For one lady who used to be a passionate knitter, childhood memories were awakened of growing up on a farm in Suffolk. Her daughter who accompanied her told us that usually her mother was asleep in the chair with little conversation to share, yet she had enjoyed the day so much she was keen to be interviewed by the reporter. The radio interview was recorded onto CD and is played often at the home upon the residents' request!
The care home manager has indicated the visit to the farm has really lifted the general atmosphere for both the residents and staff and they look forward to attending again.
If you are a host farmer I encourage you to invite the elderly onto your farm for a sensory experience and to anyone else why not offer to help make a visit happen? Your assistance in pushing a wheelchair could bring such pleasure. If you are an activity coordinator or manager of a care home I have witnessed the enormous benefit of our visits and say it really is worth getting out.
Access to our working farm during the cold winter months for the elderly is challenging. But with creative thinking and the kind offer recently of a warm workshop we could offer displays of old-fashioned farm tools rescued from the back of barns after a jolly good clear out this year.

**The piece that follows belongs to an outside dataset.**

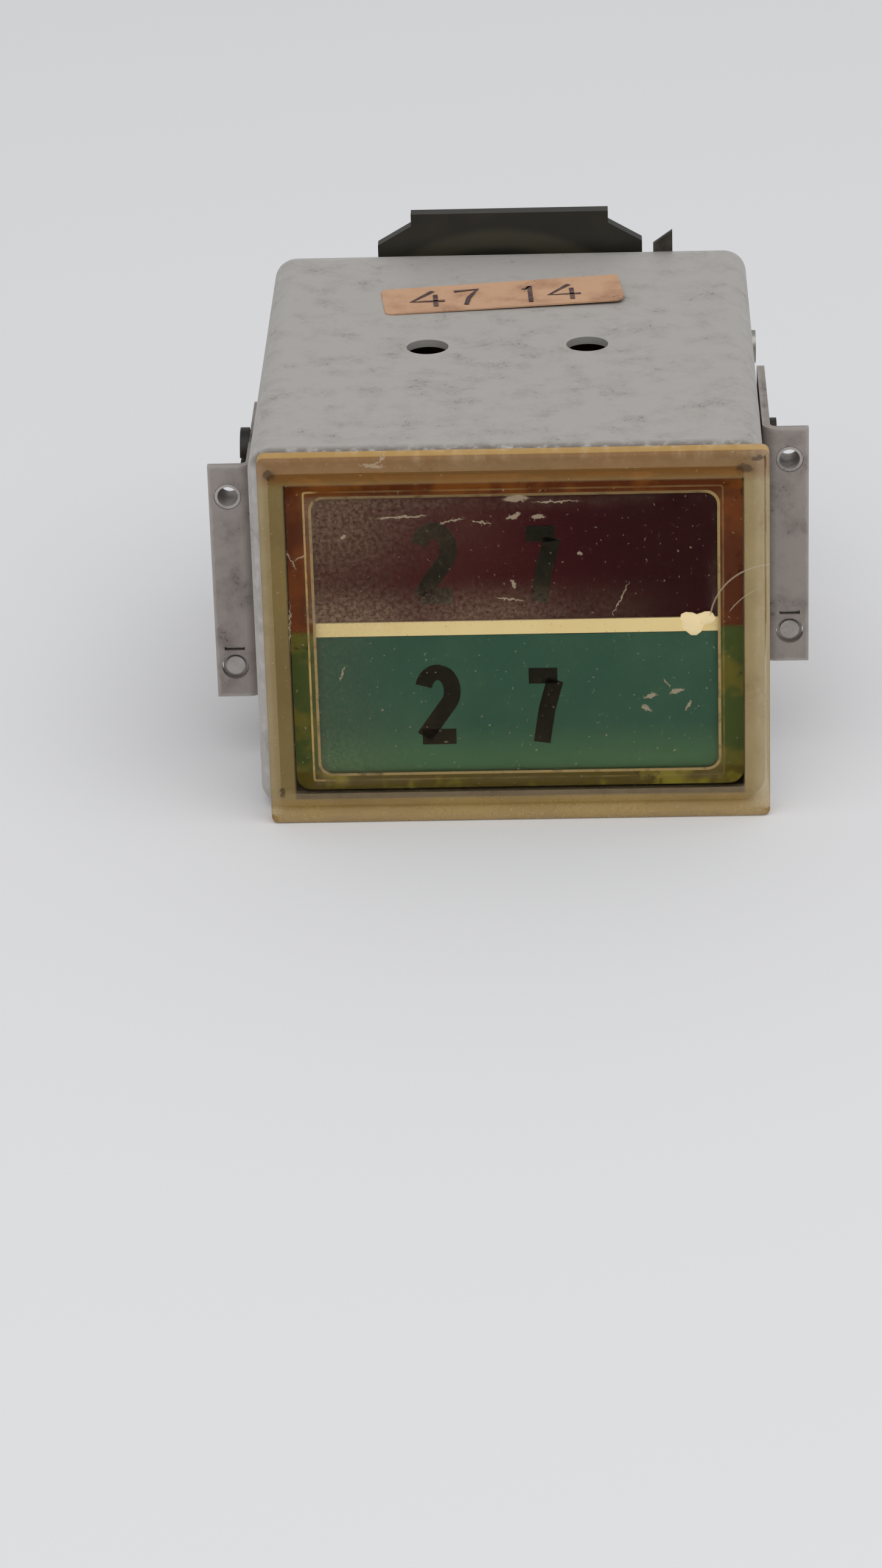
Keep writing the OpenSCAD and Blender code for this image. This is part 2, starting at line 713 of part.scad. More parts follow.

Being an arable farm I’d like our elderly visitors to feel the texture of the gathered grain running through their fingers and help them make bread (there’s nothing quite like the smell and taste of freshly baked bread!) and make simple crafts like corn dollies together.
Our beef cattle are housed in the barn for the winter months, it's just possible to push a wheelchair down through the middle of the barn with at least 100 very large cattle snorting and munching sileage ………..what a wonderful sensory experience that makes!